Sky already has more than $US6 billion of goodwill and intangibles on its balance sheet.
Fox had more than $US48 billion in gross assets at September 30 and Sky will boost that by well over $US22 billion, so Fox could end up with around $US40 billion of debt and around $US80 billion of assets and a market value of less than $US70 billion, which even in these days of low (but rising) interest rates, will worry investors large and small who have seen Rupert Murdoch take his companies to the edge with huge debts in the past (1989 for instance).
But this deal would not have been possible without Brexit and the election of Donald Trump. Brexit in June (supported by The Sun, Murdoch’s attack dog UK tabloid) knocked the pound lower (down by 17% since the June high against the US dollar). That made the cost of Sky cheaper.

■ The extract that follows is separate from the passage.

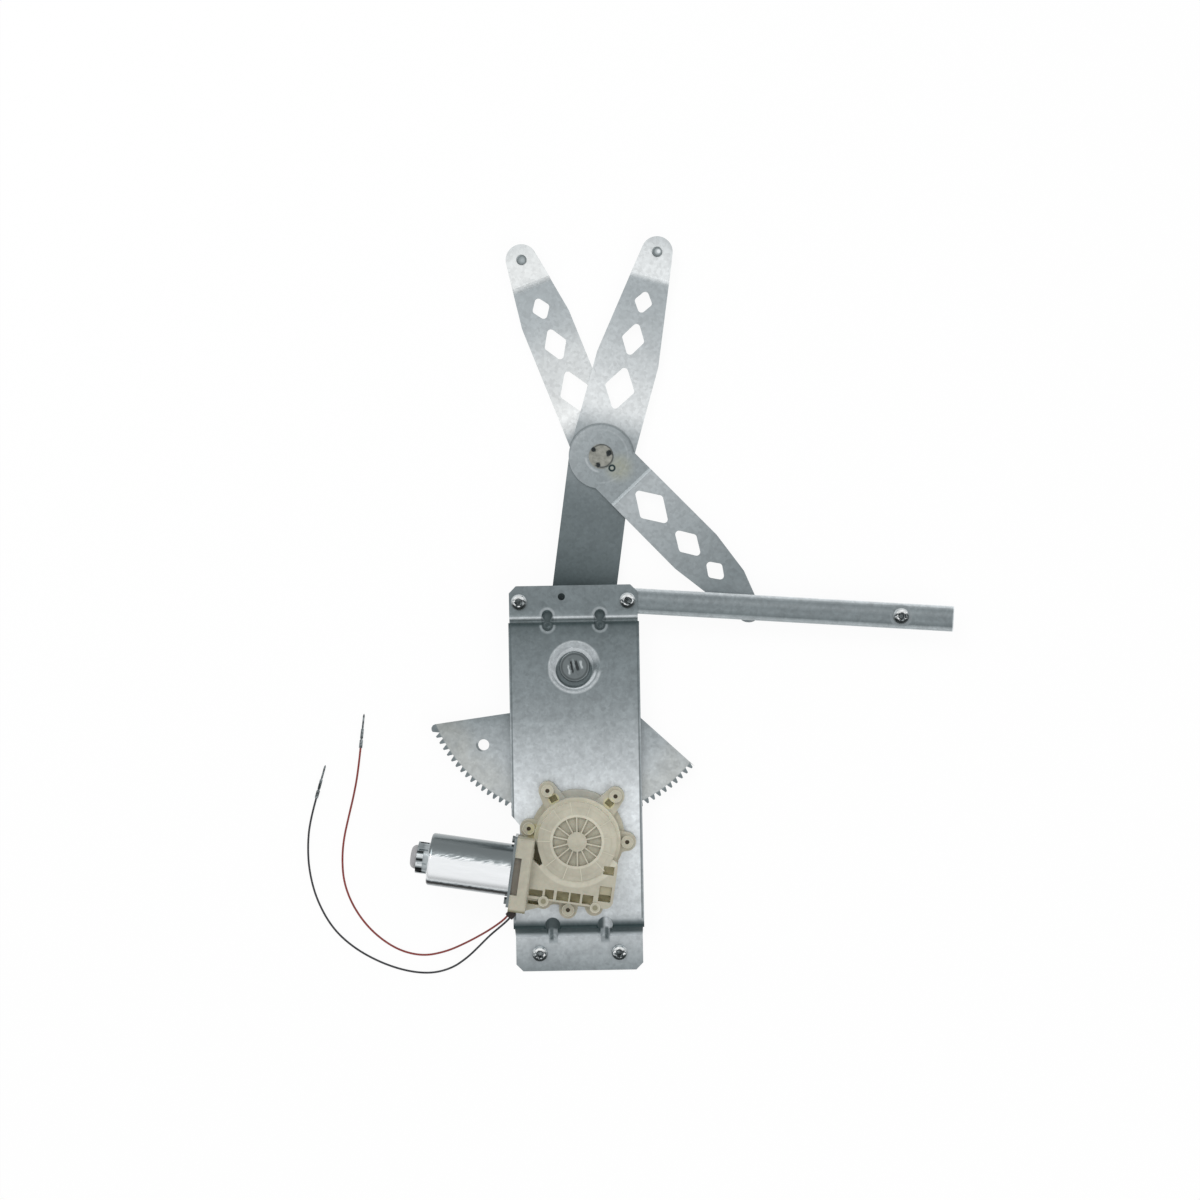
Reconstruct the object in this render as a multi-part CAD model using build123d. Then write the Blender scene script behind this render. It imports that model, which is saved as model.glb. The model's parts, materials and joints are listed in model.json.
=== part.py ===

That fall in the pound add to the downward pressure on Sky shares in 2016 (down 37% in the year to date to last Thursday, the day before the mop up bid emerged).
That bid of 10.75 pounds is proposed at a price that Sky was at in February this year – before the slide in sterling and the Sky share price (big investors are worried the company is paying too much for sporting rights and will be forced to in 2017-18 when the next talks on the English premier soccer rights start).
The election of Donald Trump (backed by Fox News) has pushed the US dollar to 13 year highs, further cheapening Sky’s US dollar cost for the Murdochs and Fox.
But regardless of the favourable currency impact, there has been a huge cost for the Murdochs in waiting five years.
Back in 2011, News and the Murdochs were forced to withdraw the offer because of the phone hacking scandal, News had offered 7 pounds a share and the independent directors wanted 8 pounds.
2 The new mop up bid is at 10.75 pounds, meaning the final cost of the phone hacking scandal (up to $US2 billion from legal, restructuring, write off costs, lost advertising, the cost of closing the News of the World) will be more than $US3 billion, and up to $US4 billion (if you use the 7 pounds a share offer as the comparative base).